## Given problem
Restate the complete material exactly.

## Information shown
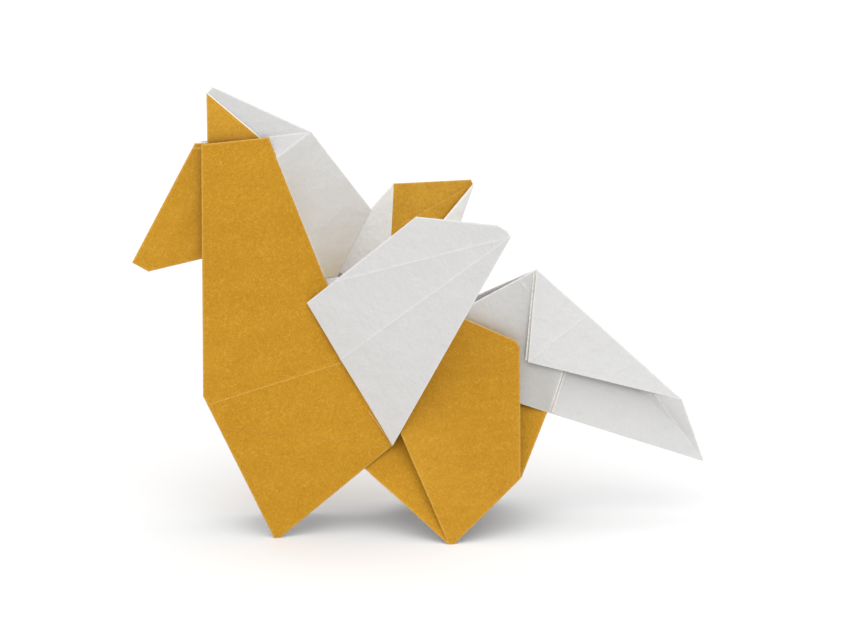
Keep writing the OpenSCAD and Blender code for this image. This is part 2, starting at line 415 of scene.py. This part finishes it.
def cut_grid(flat, lines):
    """The polygon as a flat bmesh, cut into a grid and along each line."""
    bm = bmesh.new()
    bm.faces.new([bm.verts.new((p.x, p.y, 0)) for p in flat])
    low = [min(p[axis] for p in flat) for axis in (0, 1)]
    high = [max(p[axis] for p in flat) for axis in (0, 1)]
    cuts = []
    for axis in (0, 1):
        normal = Vector((1 - axis, axis, 0))
        steps = int((high[axis] - low[axis]) / GRID_STEP)
        cuts += [(normal * (low[axis] + GRID_STEP * (i + 0.5)), normal) for i in range(steps + 1)]
    for a, b in lines:
        along = (b - a).normalized()
        cuts.append((Vector((a.x, a.y, 0)), Vector((-along.y, along.x, 0))))
    for spot, normal in cuts:
        everything = bm.verts[:] + bm.edges[:] + bm.faces[:]
        bmesh.ops.bisect_plane(bm, geom=everything, dist=0.02, plane_co=spot, plane_no=normal)
    return bm


def panel(sheet, points, outside, inside, creases=(), raw=(), worn_and_highlit=0.6, swell=1.0, painted_light_lines=(),
          sides=(1, -1), far=None, rim=None):
    """Adds one flat region on both sides of the mid-plane.

    outside and inside are its looks. raw lists the outline's edges that are the sheet's cut edge.
    tints are the lines along which light and shade are painted into the colour. sides are the near side 1 and
    the far side -1.
    far moves the far side's points.
    rim is the look of the folded edges, if it isn't the outside one.
    """
    origin = points[0]
    across = (points[1] - origin).normalized()
    normal = across.cross(points[2] - origin).normalized()
    if normal.y > 0:
        normal = -normal
    up = normal.cross(across)

    def flatten(corners):
        return [Vector(((p - origin).dot(across), (p - origin).dot(up))) for p in corners]

    flat = flatten(points)
    count = len(flat)
    edges = [(flat[i], flat[(i + 1) % count]) for i in range(count)]
    area = sum(a.x * b.y - b.x * a.y for a, b in edges)
    turn = 1 if area > 0 else -1
    outward = [Vector((b.y - a.y, a.x - b.x)).normalized() * turn for a, b in edges]

    marks = [(*flatten((c.a, c.b)), c) for c in creases]
    painted_lights = [(*flatten((t.a, t.b)), t) for t in painted_light_lines]

    lines = []
    for (a, b), out in zip(edges, outward):
        lines += [(a - out * d, b - out * d) for d in (EDGE_ROUND, 2.5 * EDGE_ROUND)]
    for a, b, c in marks:
        aside = Vector((a.y - b.y, b.x - a.x)).normalized()
        offsets = (-CREASE_W * 2.5, -CREASE_W, 0, CREASE_W, CREASE_W * 2.5)
        lines += [(a + aside * d, b + aside * d) for d in offsets]
    bm = cut_grid(flat, lines)
    bm.verts.index_update()

    rim_edges = [e for e in bm.edges if e.is_boundary]
    rim_points = {v for e in rim_edges for v in e.verts}
    spots = []
    for v in bm.verts:
        p = v.co.xy
        spans = [from_segment(p, a, b)[0] for a, b in edges]
        inset = min(spans)
        lift = 0.0
        # Edges and crease lines are lightened, partly as worn paper and partly as a painted highlight.
        wear_and_highlight = worn_and_highlit * exp(-(inset / EDGE_ROUND) ** 2)
        for a, b, c in marks:
            away, side = from_segment(p, a, b)
            lift += c.height * exp(-away / c.spread) + c.ridge * exp(-(away / (2 * CREASE_W)) ** 2)
            lift += c.step * (0.5 + 0.5 * side) * exp(-away / c.spread)
            wear_and_highlight = max(wear_and_highlight, c.wear_and_highlight * exp(-(away / CREASE_W) ** 2))
        # Painted light and shade of each kind, falling off from its line.
        painted_light = {kind: max([t.amount * exp(-from_segment(p, a, b)[0] / t.reach)
                            for a, b, t in painted_lights if t.kind == kind], default=0) for kind in KINDS}
        push = Vector((0, 0))
        if v in rim_points:
            for i, span in enumerate(spans):
                if span < 0.03:
                    push += outward[i] * (CUT_BULGE if i in raw else FOLD_BULGE)
        spots.append((p.copy(), inset, lift, wear_and_highlight, painted_light, push))

    for mirror in sides:
        fronts, backs, middles = {}, {}, {}
        for v, (p, inset, lift, wear_and_highlight, painted_light, push) in zip(bm.verts, spots):
            place = origin + across * p.x + up * p.y
            place = Vector((place.x, place.y * mirror, place.z))
            if far and mirror < 0:
                place = far(place)
            facing = Vector((normal.x, normal.y * mirror, normal.z))
            soft = 1 - exp(-(inset / SWELL_REACH) ** 2)
            rise = lift + swell * SWELL * soft * noise.noise(place / SWELL_SIZE) * 2
            half = PAPER_T / 2 * (RIM_SHARE if v in rim_points else 1)
            fronts[v.index] = sheet.point(place + facing * (rise + half), wear_and_highlight, painted_light)
            backs[v.index] = sheet.point(place + facing * (rise - half), wear_and_highlight, painted_light)
            if v in rim_points:
                out = across * push.x + up * push.y
                out = Vector((out.x, out.y * mirror, out.z))
                middles[v.index] = sheet.point(place + out + facing * rise, max(wear_and_highlight, worn_and_highlit), painted_light)
        for f in bm.faces:
            loop = [v.index for v in f.verts]
            sheet.face([fronts[i] for i in loop], outside, mirror < 0)
            sheet.face([backs[i] for i in reversed(loop)], inside, mirror < 0)
        for e in rim_edges:
            start, end = (loop_end.index for loop_end in rim_order(e))
            middle = (e.verts[0].co.xy + e.verts[1].co.xy) / 2
            nearest = min(range(count), key=lambda i: from_segment(middle, *edges[i])[0])
            look = CUT if nearest in raw else outside if rim is None else rim
            sheet.face([fronts[end], fronts[start], middles[start], middles[end]], look, mirror < 0)
            sheet.face([middles[end], middles[start], backs[start], backs[end]], look, mirror < 0)
    bm.free()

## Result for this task
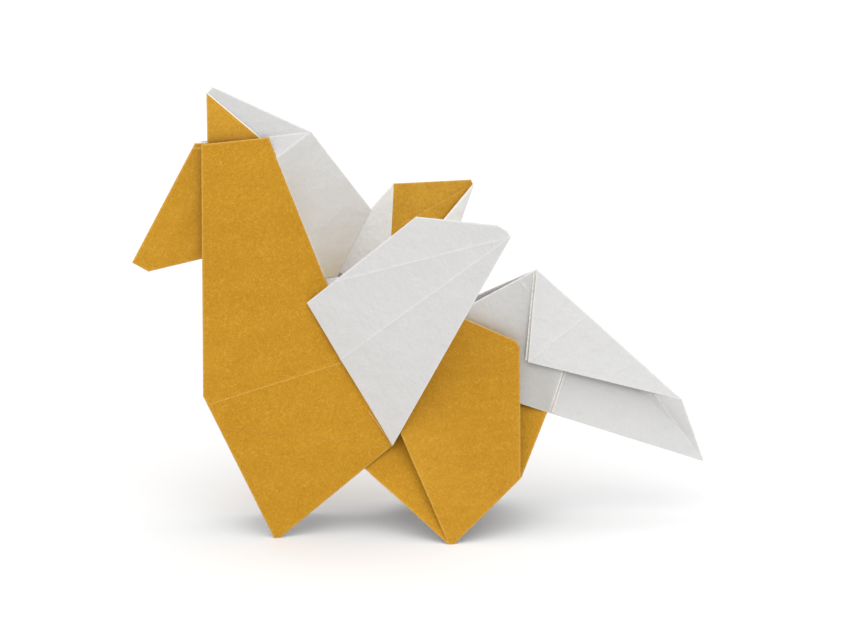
Keep writing the OpenSCAD and Blender code for this image. This is part 2, starting at line 415 of scene.py. This part finishes it.
def cut_grid(flat, lines):
    """The polygon as a flat bmesh, cut into a grid and along each line."""
    bm = bmesh.new()
    bm.faces.new([bm.verts.new((p.x, p.y, 0)) for p in flat])
    low = [min(p[axis] for p in flat) for axis in (0, 1)]
    high = [max(p[axis] for p in flat) for axis in (0, 1)]
    cuts = []
    for axis in (0, 1):
        normal = Vector((1 - axis, axis, 0))
        steps = int((high[axis] - low[axis]) / GRID_STEP)
        cuts += [(normal * (low[axis] + GRID_STEP * (i + 0.5)), normal) for i in range(steps + 1)]
    for a, b in lines:
        along = (b - a).normalized()
        cuts.append((Vector((a.x, a.y, 0)), Vector((-along.y, along.x, 0))))
    for spot, normal in cuts:
        everything = bm.verts[:] + bm.edges[:] + bm.faces[:]
        bmesh.ops.bisect_plane(bm, geom=everything, dist=0.02, plane_co=spot, plane_no=normal)
    return bm


def panel(sheet, points, outside, inside, creases=(), raw=(), worn_and_highlit=0.6, swell=1.0, painted_light_lines=(),
          sides=(1, -1), far=None, rim=None):
    """Adds one flat region on both sides of the mid-plane.

    outside and inside are its looks. raw lists the outline's edges that are the sheet's cut edge.
    tints are the lines along which light and shade are painted into the colour. sides are the near side 1 and
    the far side -1.
    far moves the far side's points.
    rim is the look of the folded edges, if it isn't the outside one.
    """
    origin = points[0]
    across = (points[1] - origin).normalized()
    normal = across.cross(points[2] - origin).normalized()
    if normal.y > 0:
        normal = -normal
    up = normal.cross(across)

    def flatten(corners):
        return [Vector(((p - origin).dot(across), (p - origin).dot(up))) for p in corners]

    flat = flatten(points)
    count = len(flat)
    edges = [(flat[i], flat[(i + 1) % count]) for i in range(count)]
    area = sum(a.x * b.y - b.x * a.y for a, b in edges)
    turn = 1 if area > 0 else -1
    outward = [Vector((b.y - a.y, a.x - b.x)).normalized() * turn for a, b in edges]

    marks = [(*flatten((c.a, c.b)), c) for c in creases]
    painted_lights = [(*flatten((t.a, t.b)), t) for t in painted_light_lines]

    lines = []
    for (a, b), out in zip(edges, outward):
        lines += [(a - out * d, b - out * d) for d in (EDGE_ROUND, 2.5 * EDGE_ROUND)]
    for a, b, c in marks:
        aside = Vector((a.y - b.y, b.x - a.x)).normalized()
        offsets = (-CREASE_W * 2.5, -CREASE_W, 0, CREASE_W, CREASE_W * 2.5)
        lines += [(a + aside * d, b + aside * d) for d in offsets]
    bm = cut_grid(flat, lines)
    bm.verts.index_update()

    rim_edges = [e for e in bm.edges if e.is_boundary]
    rim_points = {v for e in rim_edges for v in e.verts}
    spots = []
    for v in bm.verts:
        p = v.co.xy
        spans = [from_segment(p, a, b)[0] for a, b in edges]
        inset = min(spans)
        lift = 0.0
        # Edges and crease lines are lightened, partly as worn paper and partly as a painted highlight.
        wear_and_highlight = worn_and_highlit * exp(-(inset / EDGE_ROUND) ** 2)
        for a, b, c in marks:
            away, side = from_segment(p, a, b)
            lift += c.height * exp(-away / c.spread) + c.ridge * exp(-(away / (2 * CREASE_W)) ** 2)
            lift += c.step * (0.5 + 0.5 * side) * exp(-away / c.spread)
            wear_and_highlight = max(wear_and_highlight, c.wear_and_highlight * exp(-(away / CREASE_W) ** 2))
        # Painted light and shade of each kind, falling off from its line.
        painted_light = {kind: max([t.amount * exp(-from_segment(p, a, b)[0] / t.reach)
                            for a, b, t in painted_lights if t.kind == kind], default=0) for kind in KINDS}
        push = Vector((0, 0))
        if v in rim_points:
            for i, span in enumerate(spans):
                if span < 0.03:
                    push += outward[i] * (CUT_BULGE if i in raw else FOLD_BULGE)
        spots.append((p.copy(), inset, lift, wear_and_highlight, painted_light, push))

    for mirror in sides:
        fronts, backs, middles = {}, {}, {}
        for v, (p, inset, lift, wear_and_highlight, painted_light, push) in zip(bm.verts, spots):
            place = origin + across * p.x + up * p.y
            place = Vector((place.x, place.y * mirror, place.z))
            if far and mirror < 0:
                place = far(place)
            facing = Vector((normal.x, normal.y * mirror, normal.z))
            soft = 1 - exp(-(inset / SWELL_REACH) ** 2)
            rise = lift + swell * SWELL * soft * noise.noise(place / SWELL_SIZE) * 2
            half = PAPER_T / 2 * (RIM_SHARE if v in rim_points else 1)
            fronts[v.index] = sheet.point(place + facing * (rise + half), wear_and_highlight, painted_light)
            backs[v.index] = sheet.point(place + facing * (rise - half), wear_and_highlight, painted_light)
            if v in rim_points:
                out = across * push.x + up * push.y
                out = Vector((out.x, out.y * mirror, out.z))
                middles[v.index] = sheet.point(place + out + facing * rise, max(wear_and_highlight, worn_and_highlit), painted_light)
        for f in bm.faces:
            loop = [v.index for v in f.verts]
            sheet.face([fronts[i] for i in loop], outside, mirror < 0)
            sheet.face([backs[i] for i in reversed(loop)], inside, mirror < 0)
        for e in rim_edges:
            start, end = (loop_end.index for loop_end in rim_order(e))
            middle = (e.verts[0].co.xy + e.verts[1].co.xy) / 2
            nearest = min(range(count), key=lambda i: from_segment(middle, *edges[i])[0])
            look = CUT if nearest in raw else outside if rim is None else rim
            sheet.face([fronts[end], fronts[start], middles[start], middles[end]], look, mirror < 0)
            sheet.face([middles[end], middles[start], backs[start], backs[end]], look, mirror < 0)
    bm.free()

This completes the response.